If you're a company like Google, it's easy to see how site reliability engineering — which, not coincidentally, originated inside Google — is valuable. SRE helps large businesses optimize the performance and reliability of their sprawling, complex infrastructures and applications.
It may be harder, however, to determine whether hiring site reliability engineers is worth the cost and effort for smaller companies. If you have a relatively small infrastructure and set of applications to manage — or if you just have a limited overall engineering budget — SRE is not as obvious a choice. And just because the tech giants are all about SRE these days doesn't mean every small and midsize business (SMB) or small and midsize enterprise (SME) should be, too.
This begs the question: How large does a company need to be, exactly, before it should hire site reliability engineers?
For Site Reliability Engineering, Size Matters
Any company could hire SREs. However, small companies may shoot themselves in the foot if they hire SREs unnecessarily, for several reasons:
- SREs — who are among the highest-earning types of engineers in the IT industry — can put strain on a smaller business's budget.
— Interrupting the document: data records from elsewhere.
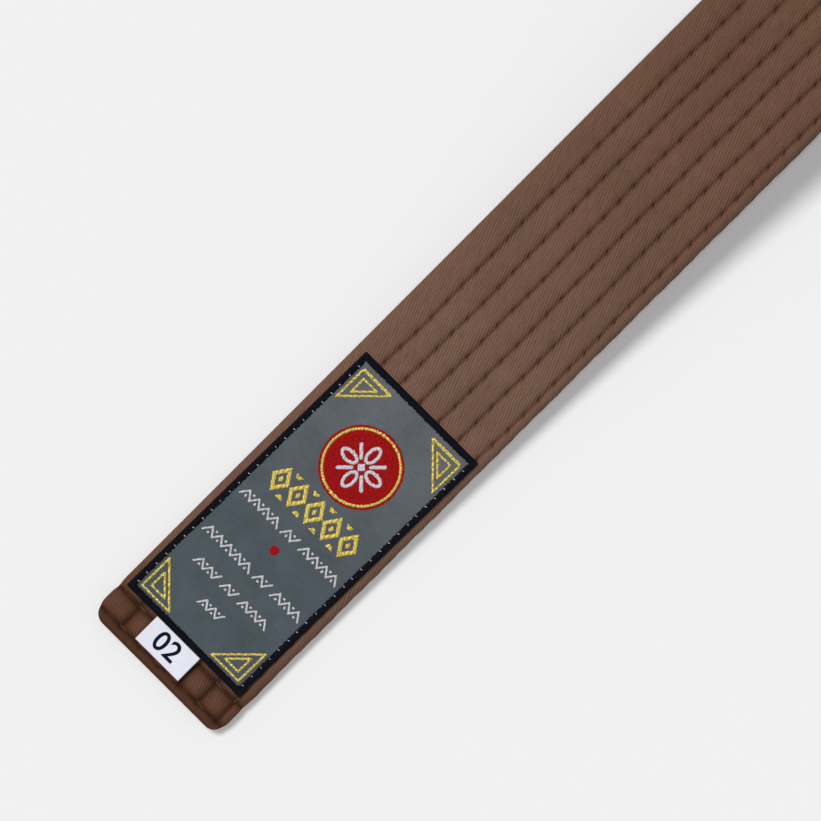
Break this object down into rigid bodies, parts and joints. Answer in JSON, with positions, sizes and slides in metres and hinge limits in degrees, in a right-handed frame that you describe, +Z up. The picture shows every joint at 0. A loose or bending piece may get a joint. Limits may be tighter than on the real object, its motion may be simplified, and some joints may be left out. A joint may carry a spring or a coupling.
{
  "type": "martial arts belt",
  "caption": "Quilted cotton martial arts belt in brown twill with a woven label and a size tag; the label end lies out flat and the rest is folded in a banded hank.",
  "frame": {"origin": "Centre of the plan of the whole belt as it lies, at the level it rests on: the underside of the label end and of the band.", "axes": "+X runs along the belt from the label tip to the folded length, +Y points across it to the folded edge, with the closing seam at -Y, and +Z is up, the way the label faces."},
  "size_m": [0.6714, 0.0418, 0.0399],
  "materials": {
    "cover": "matt brown cotton twill",
    "batting": "undyed cotton batting",
    "thread": "brown sewing thread",
    "label": "grey satin weave with gold, red and pale figures",
    "label_border": "black overcast thread",
    "label_sewing": "grey sewing thread",
    "size_tag": "white woven ribbon with black printed digits",
    "band": "dark knitted tape"
  },
  "bodies": {
    "folded_length": {"folded_cover": "cover", "folded_ply_1": "batting", "folded_ply_2": "batting", "folded_ply_3": "batting", "folded_needle_thread_1": "thread", "folded_needle_thread_2": "thread", "folded_needle_thread_3": "thread", "folded_needle_thread_4": "thread", "folded_needle_thread_5": "thread", "folded_needle_thread_6": "thread", "folded_bobbin_thread_1": "thread", "folded_bobbin_thread_2": "thread", "folded_bobbin_thread_3": "thread", "folded_bobbin_thread_4": "thread", "folded_bobbin_thread_5": "thread", "folded_bobbin_thread_6": "thread", "folded_cross_needle_thread_1": "thread", "folded_cross_needle_thread_2": "thread", "folded_cross_bobbin_thread_1": "thread", "folded_cross_bobbin_thread_2": "thread", "hank_band": "band"},
    "label_end": {"label_end_cover": "cover", "label_end_ply_1": "batting", "label_end_ply_2": "batting", "label_end_ply_3": "batting", "label_end_needle_thread_1": "thread", "label_end_needle_thread_2": "thread", "label_end_needle_thread_3": "thread", "label_end_needle_thread_4": "thread", "label_end_needle_thread_5": "thread", "label_end_needle_thread_6": "thread", "label_end_bobbin_thread_1": "thread", "label_end_bobbin_thread_2": "thread", "label_end_bobbin_thread_3": "thread", "label_end_bobbin_thread_4": "thread", "label_end_bobbin_thread_5": "thread", "label_end_bobbin_thread_6": "thread", "label_end_cross_needle_thread_1": "thread", "label_end_cross_needle_thread_2": "thread", "label_end_cross_bobbin_thread_1": "thread", "label_end_cross_bobbin_thread_2": "thread", "label_ground": "label", "label_border": "label_border", "label_sewing_thread": "label_sewing"},
    "size_tag": {"size_tag": "size_tag"}
  },
  "joints": [
    {"name": "label_end_lift", "type": "hinge", "parent": "folded_length", "child": "label_end", "pos_m": [-0.04589, 0, 0.03682], "axis": [0, 1, 0], "range_deg": [0, 40]},
    {"name": "size_tag_flap", "type": "hinge", "parent": "label_end", "child": "size_tag", "pos_m": [-0.32563, 0, 0.0049], "axis": [0, 1, 0], "range_deg": [0, 110]}
  ]
}
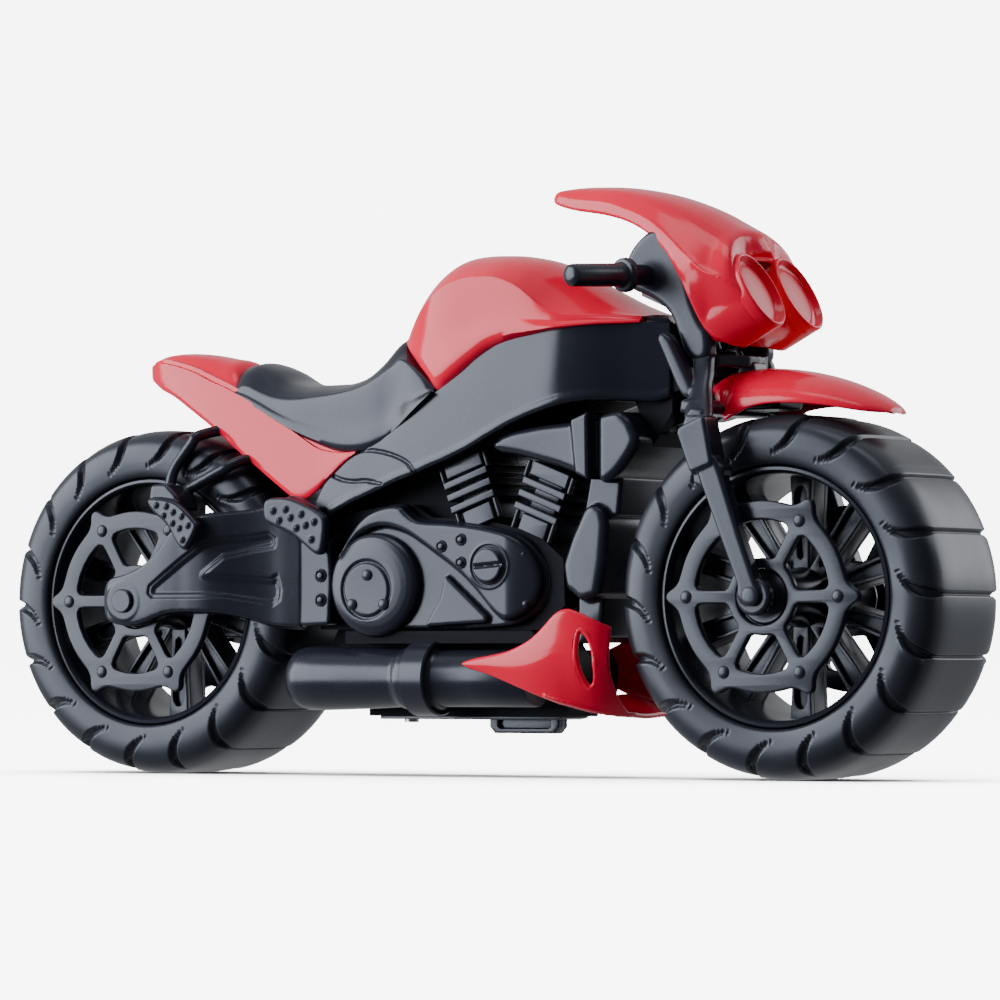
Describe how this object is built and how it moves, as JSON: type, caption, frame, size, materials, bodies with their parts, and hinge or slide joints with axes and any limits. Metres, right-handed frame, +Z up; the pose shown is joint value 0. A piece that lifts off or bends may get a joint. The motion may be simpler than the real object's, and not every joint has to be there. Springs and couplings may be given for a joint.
{
  "type": "rc motorcycle",
  "caption": "Small radio-controlled naked sport motorcycle with wide tyres, steerable fork, headlight cowl, finned twin engine body and geared rear drive.",
  "frame": {"origin": "on the ground, midway between the two wheel hubs, on the centre plane", "axes": "+X forwards along the motorcycle, +Y to the rider's left, +Z up"},
  "size_m": [0.3334, 0.1022, 0.1787],
  "materials": {
    "red_plastic": "gloss moulded",
    "tyre": "satin moulded rubber",
    "gear_nylon": "natural nylon",
    "brass": "turned",
    "steel": "turned",
    "circuit_board": "solder mask",
    "battery_sleeve": "printed sleeve",
    "seat_plastic": "satin moulded",
    "switch_plastic": "satin",
    "wheel_plastic": "satin moulded",
    "black_plastic": "satin moulded ABS"
  },
  "bodies": {
    "chassis": {"air_box": "black_plastic", "backbone": "black_plastic", "battery_cells": "battery_sleeve", "battery_door": "black_plastic", "battery_door_screw": "steel", "belly_pan": "black_plastic", "belly_spoiler": "red_plastic", "cover_screws": "black_plastic", "crankcase_left": "black_plastic", "crankcase_right": "black_plastic", "cylinder_front": "black_plastic", "cylinder_rear": "black_plastic", "drive_motor": "steel", "frame_left": "black_plastic", "frame_right": "black_plastic", "fuel_tank": "red_plastic", "gearbox_cover": "black_plastic", "idler_pins": "steel", "muffler_bands": "black_plastic", "mufflers": "black_plastic", "oil_cooler": "black_plastic", "pillion_footrests": "black_plastic", "primary_covers": "black_plastic", "pulley_covers": "black_plastic", "rear_axle_bushes": "brass", "receiver_board": "circuit_board", "rider_footplates": "black_plastic", "seat": "seat_plastic", "steering_servo": "black_plastic", "swingarm_bolts": "black_plastic", "swingarm_left": "black_plastic", "swingarm_right": "black_plastic", "tail_cowl": "red_plastic"},
    "fork": {"steering_stem": "black_plastic", "fork_crown": "black_plastic", "fork_leg_right": "black_plastic", "fork_leg_left": "black_plastic", "front_axle": "black_plastic", "upper_clamp": "black_plastic", "cowl_bracket": "black_plastic", "handlebar": "black_plastic", "handlebar_grips": "black_plastic", "front_cowl": "red_plastic", "headlight_lenses": "red_plastic", "front_mudguard": "red_plastic"},
    "front_wheel": {"front_tyre": "tyre", "front_rim": "wheel_plastic", "front_rotors": "wheel_plastic", "front_rotor_bolts": "wheel_plastic"},
    "rear_wheel": {"rear_tyre": "tyre", "rear_rim": "wheel_plastic", "rear_rotors": "wheel_plastic", "rear_rotor_bolts": "wheel_plastic", "rear_axle": "steel", "axle_gear": "gear_nylon"},
    "idler_rear": {"idler_gear_rear": "gear_nylon"},
    "idler_front": {"idler_gear_front": "gear_nylon"},
    "motor_pinion": {"motor_pinion": "brass"},
    "servo_gear": {"servo_gear": "gear_nylon"},
    "power_switch": {"power_switch": "switch_plastic"}
  },
  "joints": [
    {"name": "steering", "type": "hinge", "parent": "chassis", "child": "fork", "pos_m": [0.078, 0, 0.13], "axis": [-0.3329, 0, 0.943], "range_deg": [-13, 13]},
    {"name": "front_wheel_spin", "type": "hinge", "parent": "fork", "child": "front_wheel", "pos_m": [0.11268, 0, 0.054], "axis": [0, 1, 0], "continuous": true},
    {"name": "rear_wheel_spin", "type": "hinge", "parent": "chassis", "child": "rear_wheel", "pos_m": [-0.11268, 0, 0.054], "axis": [0, 1, 0], "continuous": true},
    {"name": "idler_rear_spin", "type": "hinge", "parent": "chassis", "child": "idler_rear", "pos_m": [-0.0922, 0.032, 0.0649], "axis": [0, 1, 0], "continuous": true},
    {"name": "idler_front_spin", "type": "hinge", "parent": "chassis", "child": "idler_front", "pos_m": [-0.0666, 0.032, 0.0649], "axis": [0, 1, 0], "continuous": true},
    {"name": "motor_spin", "type": "hinge", "parent": "chassis", "child": "motor_pinion", "pos_m": [-0.04902, 0.032, 0.0643], "axis": [0, 1, 0], "continuous": true},
    {"name": "servo_spin", "type": "hinge", "parent": "chassis", "child": "servo_gear", "pos_m": [0.06381, 0, 0.12499], "axis": [-0.3329, 0, 0.943], "range_deg": [-19.6, 19.6]},
    {"name": "switch_slide", "type": "slide", "parent": "chassis", "child": "power_switch", "axis": [0, 0, 1], "range_m": [0, 0.004]}
  ],
  "couplings": [
    {"joint": "idler_rear_spin", "follows": "rear_wheel_spin", "ratio": -0.8125},
    {"joint": "idler_front_spin", "follows": "rear_wheel_spin", "ratio": 0.8125},
    {"joint": "motor_spin", "follows": "rear_wheel_spin", "ratio": -2.1667},
    {"joint": "servo_spin", "follows": "steering", "ratio": -1.5}
  ]
}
- The job of SREs is to help developers and IT engineers manage reliability more effectively. If you have few developers and IT engineers on staff, there may not be much point to hiring SREs.
- SREs could create unnecessary organizational complexity, raising questions about who "owns" what when it comes to reliability, within small companies that already have deeply entrenched ways of doing things.
- Small companies may not have IT environments that are large or complicated enough to require the expertise of SREs.
This isn't to say that smaller businesses never need SREs. It just means that hiring SREs could do more harm than good for some small companies.
How SMBs and SMEs Should Think About SRE
How, then, should smaller businesses decide whether SREs are right for them? Here are several pointers to consider.
The '25 engineer' rule
While every business's mileage will, of course, vary, one rule of thumb for determining whether to invest in site reliability engineers is what you could call the "25 engineer" rule.
This is the idea — articulated by people like Seth Vargo of Google — that companies begin to need SRE once they have at least 25 engineers on staff, or at least 25 employees of some type within their engineering organization.
Below that point, your engineering team may simply be too small and uncomplicated to require roles that focus on reliability alone.
Companies should think, too, about how they handle on-call scheduling — meaning the process of determining which engineers are "on call" to respond to unexpected incidents — and whether it would be beneficial to have SREs take the lead on that front.
You certainly don't need SREs to cover on-call duty. Plenty of companies manage on-call scheduling using just IT engineers. That said, on-call operations can be smoother when at least some of the people who are on call are SREs, who excel at responding to incidents because that is a main focus of their jobs.
So, if your existing on-call management strategy is not working well — either because your engineers don't like being on call or because it's hard to ensure that you always have someone on call who has the background necessary to respond quickly to any type of incident — you may stand to benefit more from hiring SREs than would another small company that doesn't face on-call challenges.
Small businesses should think, too, about their growth plans. With regard to the value SREs can bring, there is a big difference between a high-growth startup that has only 10 engineers today but expects to have 50 within a year and an established SMB that is not in growth mode.
The point here is that businesses should assess whether SREs may be valuable to them not just today, but also one or three or five years out. It makes more sense to invest in SREs if you expect to need them in the relatively near future, even if you don't really need them at present because your company isn't big enough yet.
A final critical factor to consider if you are a small business considering hiring site reliability engineers is how complex your technology stacks are. While I don't have data to prove it, I suspect that SMBs and SMEs are, on the whole, less likely to be deploying highly complex, cloud-native technologies than are larger enterprises, due to their smaller engineering staffs.
But, of course, there are exceptions. If you're a small company that has gone all-in on Kubernetes or hybrid cloud, for instance, you probably can benefit from SREs more than a business that mostly uses just VMs. The latter are easier to keep running without the specialized reliability expertise of SREs.
Site reliability engineers are great when you actually need them, but not every business does. Smaller companies in particular should carefully weigh their reliability requirements, as well as how SREs would fit within their existing engineering organization, before committing to site reliability engineering.